- **STATED TASK**
Write the listing out again, all of it, word for word.

CAD and scene scripts:
* start *

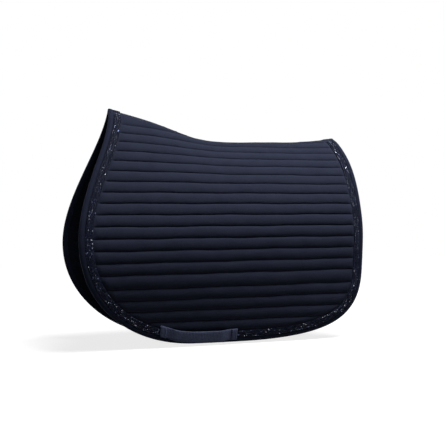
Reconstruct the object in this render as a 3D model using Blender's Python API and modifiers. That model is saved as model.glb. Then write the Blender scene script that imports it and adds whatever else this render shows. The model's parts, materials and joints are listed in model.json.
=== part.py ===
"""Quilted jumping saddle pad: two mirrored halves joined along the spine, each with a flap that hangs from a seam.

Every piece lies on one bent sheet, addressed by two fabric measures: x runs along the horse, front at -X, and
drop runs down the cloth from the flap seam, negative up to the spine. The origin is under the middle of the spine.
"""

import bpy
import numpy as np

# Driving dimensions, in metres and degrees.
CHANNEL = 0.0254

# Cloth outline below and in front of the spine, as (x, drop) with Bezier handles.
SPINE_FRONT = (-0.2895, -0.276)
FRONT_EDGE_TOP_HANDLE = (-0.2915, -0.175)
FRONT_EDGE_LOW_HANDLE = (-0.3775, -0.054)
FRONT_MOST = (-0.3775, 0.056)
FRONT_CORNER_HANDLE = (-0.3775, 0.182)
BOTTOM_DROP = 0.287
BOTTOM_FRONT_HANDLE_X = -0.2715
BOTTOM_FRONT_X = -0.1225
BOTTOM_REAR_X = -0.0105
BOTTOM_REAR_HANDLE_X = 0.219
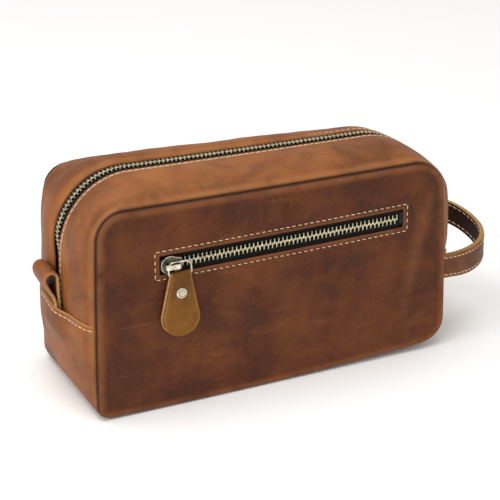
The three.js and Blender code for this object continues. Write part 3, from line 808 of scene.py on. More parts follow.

* end *

- **FULL RESPONSE**
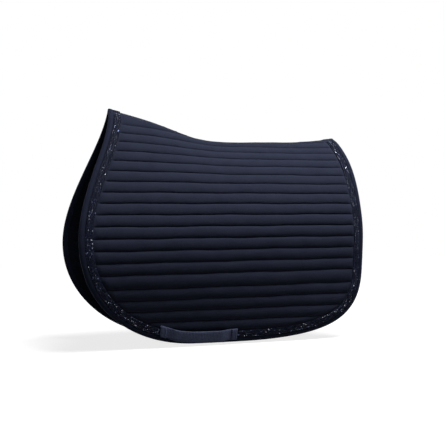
Reconstruct the object in this render as a 3D model using Blender's Python API and modifiers. That model is saved as model.glb. Then write the Blender scene script that imports it and adds whatever else this render shows. The model's parts, materials and joints are listed in model.json.
=== part.py ===
"""Quilted jumping saddle pad: two mirrored halves joined along the spine, each with a flap that hangs from a seam.

Every piece lies on one bent sheet, addressed by two fabric measures: x runs along the horse, front at -X, and
drop runs down the cloth from the flap seam, negative up to the spine. The origin is under the middle of the spine.
"""

import bpy
import numpy as np

# Driving dimensions, in metres and degrees.
CHANNEL = 0.0254

# Cloth outline below and in front of the spine, as (x, drop) with Bezier handles.
SPINE_FRONT = (-0.2895, -0.276)
FRONT_EDGE_TOP_HANDLE = (-0.2915, -0.175)
FRONT_EDGE_LOW_HANDLE = (-0.3775, -0.054)
FRONT_MOST = (-0.3775, 0.056)
FRONT_CORNER_HANDLE = (-0.3775, 0.182)
BOTTOM_DROP = 0.287
BOTTOM_FRONT_HANDLE_X = -0.2715
BOTTOM_FRONT_X = -0.1225
BOTTOM_REAR_X = -0.0105
BOTTOM_REAR_HANDLE_X = 0.219
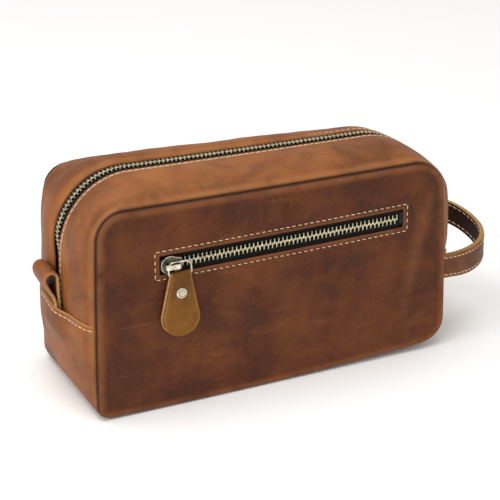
The three.js and Blender code for this object continues. Write part 3, from line 808 of scene.py on. More parts follow.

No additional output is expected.